GIVEN INSTRUCTION: From the first line of the data through the line containing "sprung swing flap.", return each line exactly.

SOURCE EXCERPT:
** start **
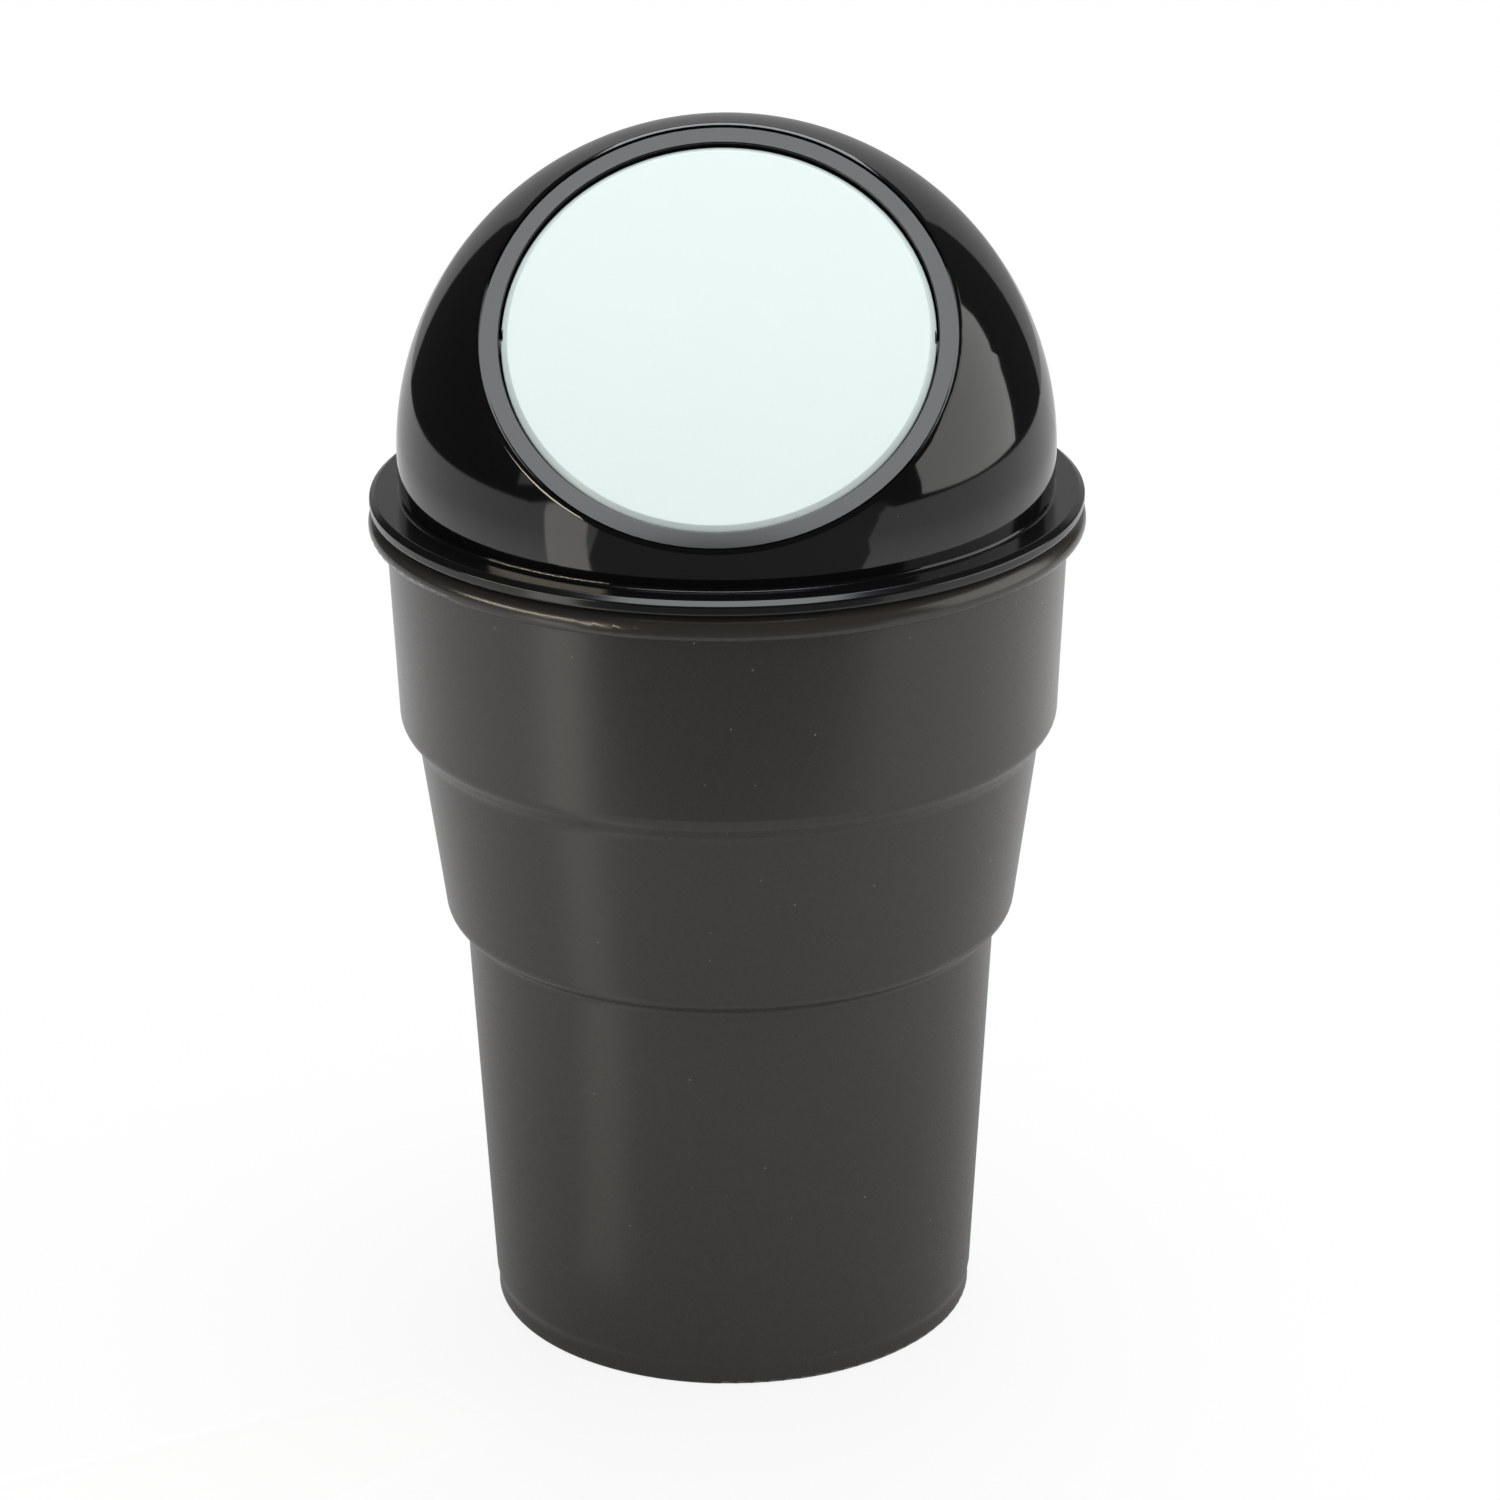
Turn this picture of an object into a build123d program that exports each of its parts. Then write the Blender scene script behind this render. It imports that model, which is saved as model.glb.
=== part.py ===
"""Car trash bin: a stepped cup for a drink holder, a domed lid and a sprung swing flap.

Millimetres, +Z up. The origin is the centre of the foot, on the surface the bin stands on.
The tilted opening and its flap face -Y.
"""

import os
from math import cos, degrees, pi, radians, sin, sqrt, tan

from build123d import *

# Cup, outside, from the foot up
foot_radius = 31.2
foot_round = 0.6
foot_ring_width = 3.0
foot_recess = 1.2
crease_height = 2.4
crease_half_height = 1.0
crease_depth = 0.05
crease_step = 0.25
crease_round = 3.0
lower_tier_height = 54.9
lower_taper_deg = 3.1
lower_step = 2.34
lower_ledge_slope_deg = 25.0
lower_outer_round = 2.6
lower_inner_round = 1.8
middle_tier_height = 26.5
middle_taper_deg = 7.64
upper_step = 2.15
upper_ledge_slope_deg = 50.0
upper_outer_round = 2.6
upper_inner_round = 2.6
upper_tier_height = 24.8
upper_taper_deg = 2.52

# Cup, turned-down rim
rim_overhang = 2.19
rim_height = 3.1
rim_lip_thickness = 1.4
rim_groove_depth = 1.4
rim_round = 1.9
rim_under_round = 1.0
rim_edge_round = 0.3

# Cup, inside
cup_wall = 1.5
cup_floor = 1.8
floor_round = 3.0

# Lid, flange and plug
lid_seat_gap = 0.15
lid_setback = 0.2
flange_thickness = 1.85
flange_bevel_run = 0.75
flange_bevel_slope_deg = 36.0
flange_bevel_round = 0.3
flange_under_round = 0.5
flange_edge_round = 0.3
plug_clearance = 0.25
plug_wall = 1.4
plug_depth = 5.5
plug_lead_in = 0.6

# Lid, dome
dome_setback = 3.6
dome_centre_rise = 5.0
dome_wall = 1.6
dome_foot_round = 0.4

# Lid, tilted opening
opening_tilt_deg = 45.0
opening_cut_depth = 11.95
opening_edge_round = 1.2
lip_width = 0.18
ring_setback = 0.26
seam_width = 0.3
seam_depth = 0.4
ring_width = 2.1
ring_inner_round = 0.15
collar_wall = 2.0
collar_depth = 7.75
stop_ledge_width = 1.3
stop_ledge_thickness = 1.2
stop_ledge_half_angle_deg = 50.0
stop_gap = 0.2

# Flap
flap_clearance = 0.24
flap_recess = 0.2
flap_plate = 1.4
flap_bevel_width = 0.78
flap_bevel_drop = 0.5
flap_bevel_round = 0.3
flap_root_round = 0.6
flap_skirt_wall = 1.6
flap_skirt_depth = 5.2
flap_skirt_draft = 0.15
flap_skirt_round = 0.3

# Pivot of the flap
pivot_depth = 3.2
pin_radius = 0.85
pin_reach = 1.5
pin_clearance = 0.06
pin_end_gap = 0.15
pin_chamfer = 0.2
lead_in_depth = 0.3
notch_depth = 0.25
notch_width = 1.65

# Return spring on the left pivot
wire_radius = 0.22
coil_clearance = 0.13
post_radius = 0.95
post_length = 4.6
coil_whole_turns = 4
coil_pitch = 0.56
coil_end_gap = 1.0
leg_gap = 0.05
moving_leg_length = 9.0
fixed_leg_angle_deg = 130.0
fixed_leg_length = 5.0
fixed_leg_bend = 0.7
anchor_reach = 1.2
anchor_clearance = 0.13


def offset_inward(points, distance):
    """Shift an open run of straight walls to its left, keeping each wall parallel."""
    shifted = []
    for index, point in enumerate(points):
        before = points[max(index - 1, 0)]
        after = points[min(index + 1, len(points) - 1)]
        normals = []
        for start, end in ((before, point), (point, after)):
            if (end - start).length > 0:
                along = (end - start).normalized()
                normals.append(Vector(-along.Y, along.X))
        mitre = normals[0] + normals[-1]
        shifted.append(point + mitre * (distance / (1 + normals[0].dot(normals[-1]))))
    return shifted


def profile_face(corners):
    """Close corners (radius, height, round) into a face; a round is limited by its two walls."""
    points = [Vector(radius, height) for radius, height, _ in corners]
    count = len(points)
    tangents = []
    for index, (_, _, wanted) in enumerate(corners):
        arriving = points[index] - points[index - 1]
        leaving = points[(index + 1) % count] - points[index]
        tangents.append(wanted * tan(radians(arriving.get_angle(leaving) / 2)))
    face = make_face(Polyline(*points, close=True))
    for index, (_, _, wanted) in enumerate(corners):
        if wanted == 0:
            continue
        room = 1.0
        for neighbour in (index - 1, (index + 1) % count):
            wall = (points[index] - points[neighbour]).length
            room = min(room, 0.95 * wall / (tangents[index] + tangents[neighbour]))
        vertex = face.vertices().sort_by_distance(points[index])[0]
        face = fillet(vertex, wanted * room)
    return face


def spin(face):
    """Turn a half section about the upright axis."""
    return revolve(Plane.XZ * face, Axis.Z)


def taper(radius, angle_deg, height):
    """Radius reached by a drafted wall after the given height."""
    return radius + tan(radians(angle_deg)) * height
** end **
WRITTEN RESPONSE:
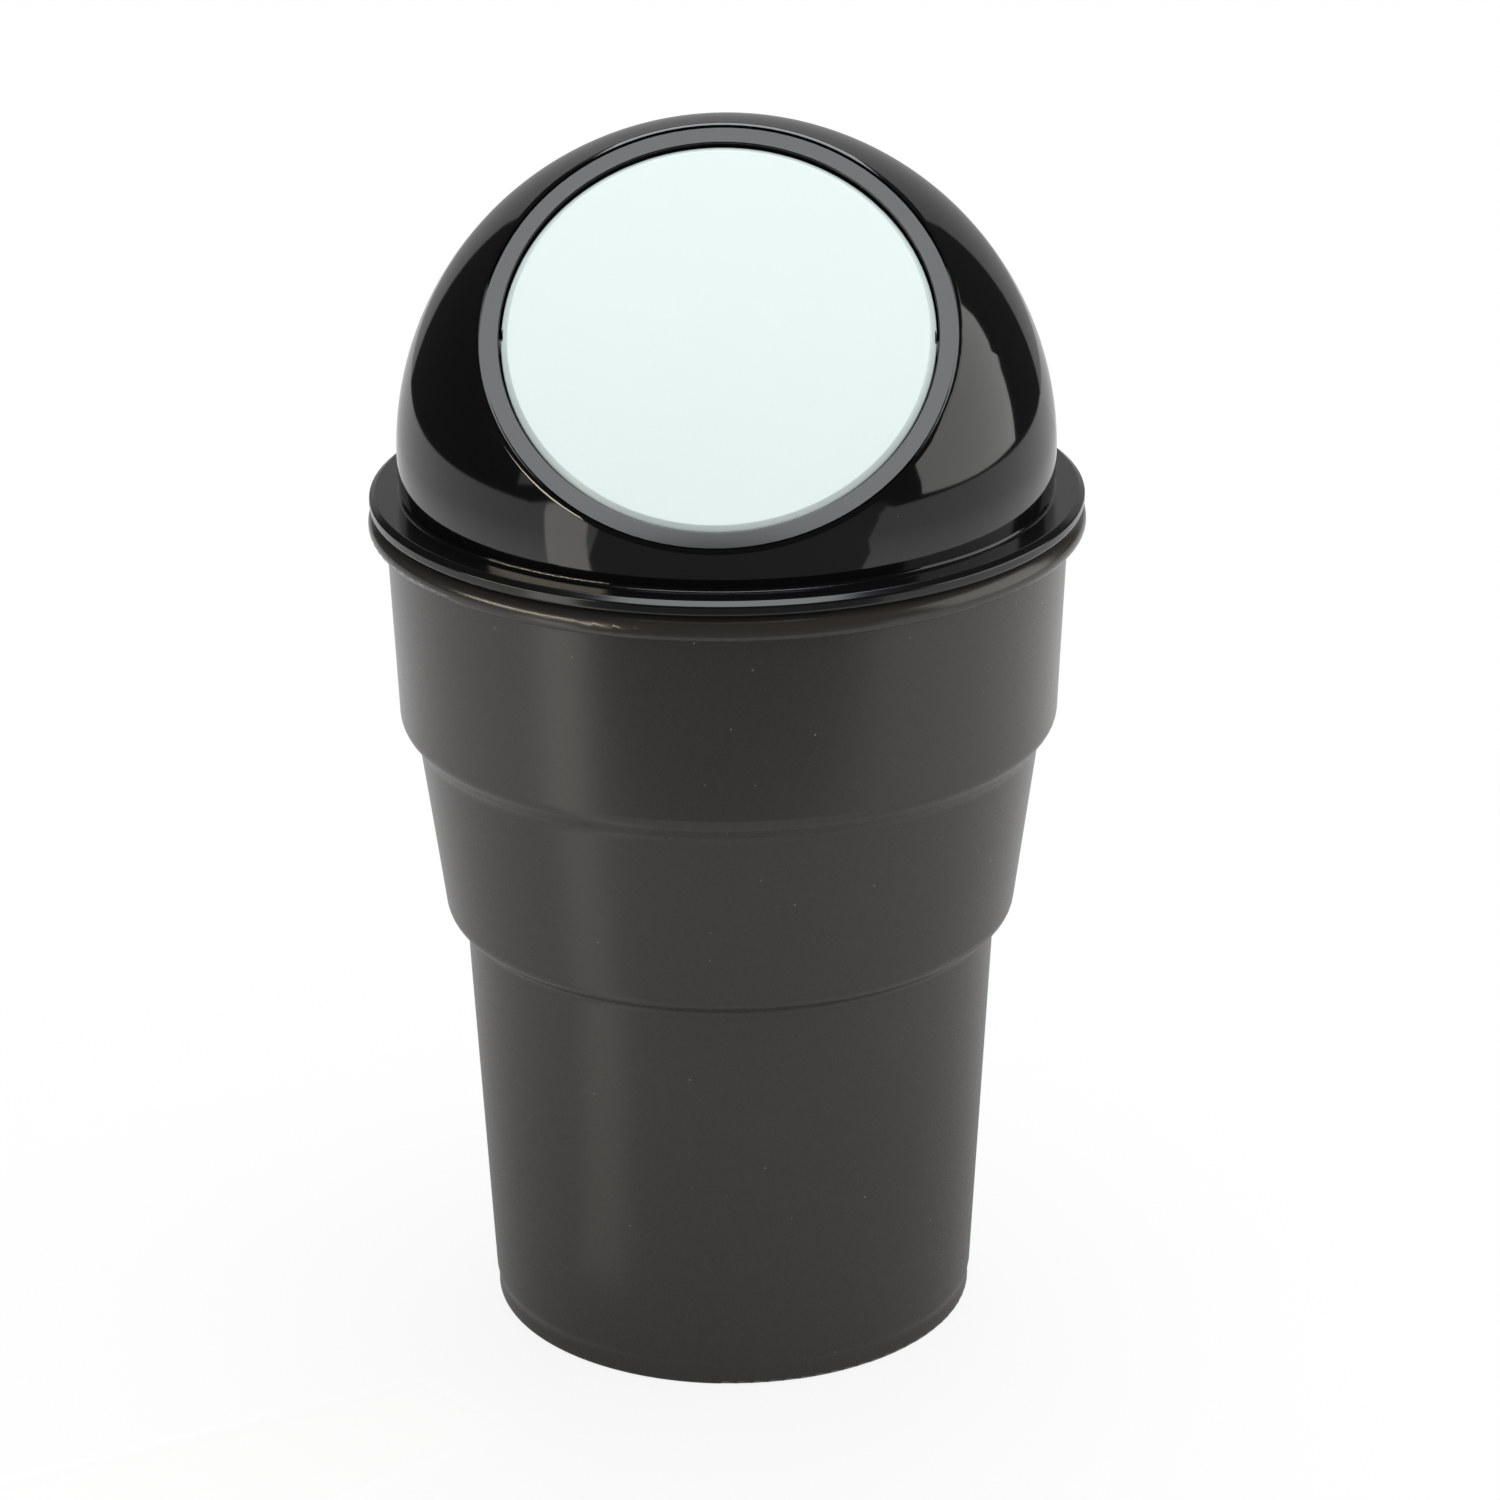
Turn this picture of an object into a build123d program that exports each of its parts. Then write the Blender scene script behind this render. It imports that model, which is saved as model.glb.
=== part.py ===
"""Car trash bin: a stepped cup for a drink holder, a domed lid and a sprung swing flap.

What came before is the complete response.